## Dataset excerpt
....

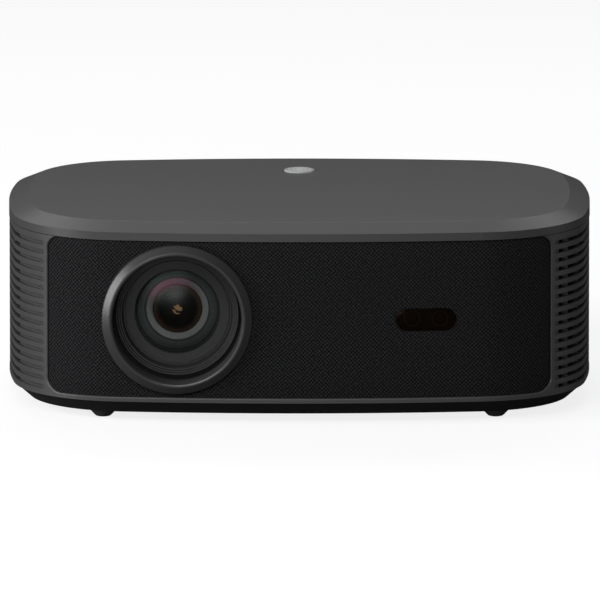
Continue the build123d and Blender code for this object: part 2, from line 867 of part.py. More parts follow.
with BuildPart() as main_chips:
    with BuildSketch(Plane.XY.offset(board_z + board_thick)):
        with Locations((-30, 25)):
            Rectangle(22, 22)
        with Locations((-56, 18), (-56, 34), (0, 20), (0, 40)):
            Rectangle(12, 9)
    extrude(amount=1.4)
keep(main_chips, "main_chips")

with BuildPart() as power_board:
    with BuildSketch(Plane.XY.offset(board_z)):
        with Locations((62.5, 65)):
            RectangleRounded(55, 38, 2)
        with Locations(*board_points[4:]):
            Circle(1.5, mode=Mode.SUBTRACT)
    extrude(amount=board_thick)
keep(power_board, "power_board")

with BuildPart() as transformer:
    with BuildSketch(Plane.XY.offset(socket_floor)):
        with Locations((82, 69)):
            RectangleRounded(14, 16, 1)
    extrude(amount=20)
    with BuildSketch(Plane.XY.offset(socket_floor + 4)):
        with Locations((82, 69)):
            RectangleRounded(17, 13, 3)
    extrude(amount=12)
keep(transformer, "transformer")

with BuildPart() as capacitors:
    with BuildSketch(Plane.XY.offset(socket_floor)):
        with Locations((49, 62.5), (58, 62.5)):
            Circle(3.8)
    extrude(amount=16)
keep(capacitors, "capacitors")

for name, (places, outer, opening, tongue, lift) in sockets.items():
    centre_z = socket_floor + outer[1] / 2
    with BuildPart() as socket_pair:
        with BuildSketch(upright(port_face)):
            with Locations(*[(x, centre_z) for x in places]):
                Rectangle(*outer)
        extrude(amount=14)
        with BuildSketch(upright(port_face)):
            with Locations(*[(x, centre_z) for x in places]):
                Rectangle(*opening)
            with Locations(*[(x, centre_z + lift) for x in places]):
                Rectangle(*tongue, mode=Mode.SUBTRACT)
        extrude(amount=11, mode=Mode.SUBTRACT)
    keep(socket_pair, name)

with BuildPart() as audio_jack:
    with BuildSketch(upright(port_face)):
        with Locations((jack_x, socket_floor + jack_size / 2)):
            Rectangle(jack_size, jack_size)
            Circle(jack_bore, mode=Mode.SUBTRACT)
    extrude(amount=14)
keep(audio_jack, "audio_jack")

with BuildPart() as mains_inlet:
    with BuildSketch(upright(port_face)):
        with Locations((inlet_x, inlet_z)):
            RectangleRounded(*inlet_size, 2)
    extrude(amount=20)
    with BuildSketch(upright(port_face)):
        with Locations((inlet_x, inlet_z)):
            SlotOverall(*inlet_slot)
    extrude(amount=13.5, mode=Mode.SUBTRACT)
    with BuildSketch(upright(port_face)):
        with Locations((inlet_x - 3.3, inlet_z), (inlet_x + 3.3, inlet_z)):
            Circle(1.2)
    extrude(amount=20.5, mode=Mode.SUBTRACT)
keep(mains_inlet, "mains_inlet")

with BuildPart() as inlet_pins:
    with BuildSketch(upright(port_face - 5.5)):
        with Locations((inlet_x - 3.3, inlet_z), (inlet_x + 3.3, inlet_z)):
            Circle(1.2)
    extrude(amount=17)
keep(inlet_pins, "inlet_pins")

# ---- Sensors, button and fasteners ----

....

## Task prompt
Copy every line of the material, please, keeping it exactly the same.

## Exercise response
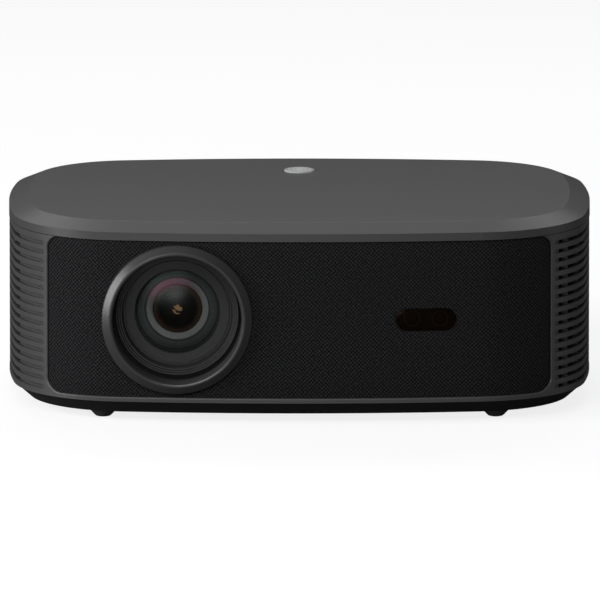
Continue the build123d and Blender code for this object: part 2, from line 867 of part.py. More parts follow.
with BuildPart() as main_chips:
    with BuildSketch(Plane.XY.offset(board_z + board_thick)):
        with Locations((-30, 25)):
            Rectangle(22, 22)
        with Locations((-56, 18), (-56, 34), (0, 20), (0, 40)):
            Rectangle(12, 9)
    extrude(amount=1.4)
keep(main_chips, "main_chips")

with BuildPart() as power_board:
    with BuildSketch(Plane.XY.offset(board_z)):
        with Locations((62.5, 65)):
            RectangleRounded(55, 38, 2)
        with Locations(*board_points[4:]):
            Circle(1.5, mode=Mode.SUBTRACT)
    extrude(amount=board_thick)
keep(power_board, "power_board")

with BuildPart() as transformer:
    with BuildSketch(Plane.XY.offset(socket_floor)):
        with Locations((82, 69)):
            RectangleRounded(14, 16, 1)
    extrude(amount=20)
    with BuildSketch(Plane.XY.offset(socket_floor + 4)):
        with Locations((82, 69)):
            RectangleRounded(17, 13, 3)
    extrude(amount=12)
keep(transformer, "transformer")

with BuildPart() as capacitors:
    with BuildSketch(Plane.XY.offset(socket_floor)):
        with Locations((49, 62.5), (58, 62.5)):
            Circle(3.8)
    extrude(amount=16)
keep(capacitors, "capacitors")

for name, (places, outer, opening, tongue, lift) in sockets.items():
    centre_z = socket_floor + outer[1] / 2
    with BuildPart() as socket_pair:
        with BuildSketch(upright(port_face)):
            with Locations(*[(x, centre_z) for x in places]):
                Rectangle(*outer)
        extrude(amount=14)
        with BuildSketch(upright(port_face)):
            with Locations(*[(x, centre_z) for x in places]):
                Rectangle(*opening)
            with Locations(*[(x, centre_z + lift) for x in places]):
                Rectangle(*tongue, mode=Mode.SUBTRACT)
        extrude(amount=11, mode=Mode.SUBTRACT)
    keep(socket_pair, name)

with BuildPart() as audio_jack:
    with BuildSketch(upright(port_face)):
        with Locations((jack_x, socket_floor + jack_size / 2)):
            Rectangle(jack_size, jack_size)
            Circle(jack_bore, mode=Mode.SUBTRACT)
    extrude(amount=14)
keep(audio_jack, "audio_jack")

with BuildPart() as mains_inlet:
    with BuildSketch(upright(port_face)):
        with Locations((inlet_x, inlet_z)):
            RectangleRounded(*inlet_size, 2)
    extrude(amount=20)
    with BuildSketch(upright(port_face)):
        with Locations((inlet_x, inlet_z)):
            SlotOverall(*inlet_slot)
    extrude(amount=13.5, mode=Mode.SUBTRACT)
    with BuildSketch(upright(port_face)):
        with Locations((inlet_x - 3.3, inlet_z), (inlet_x + 3.3, inlet_z)):
            Circle(1.2)
    extrude(amount=20.5, mode=Mode.SUBTRACT)
keep(mains_inlet, "mains_inlet")

with BuildPart() as inlet_pins:
    with BuildSketch(upright(port_face - 5.5)):
        with Locations((inlet_x - 3.3, inlet_z), (inlet_x + 3.3, inlet_z)):
            Circle(1.2)
    extrude(amount=17)
keep(inlet_pins, "inlet_pins")

# ---- Sensors, button and fasteners ----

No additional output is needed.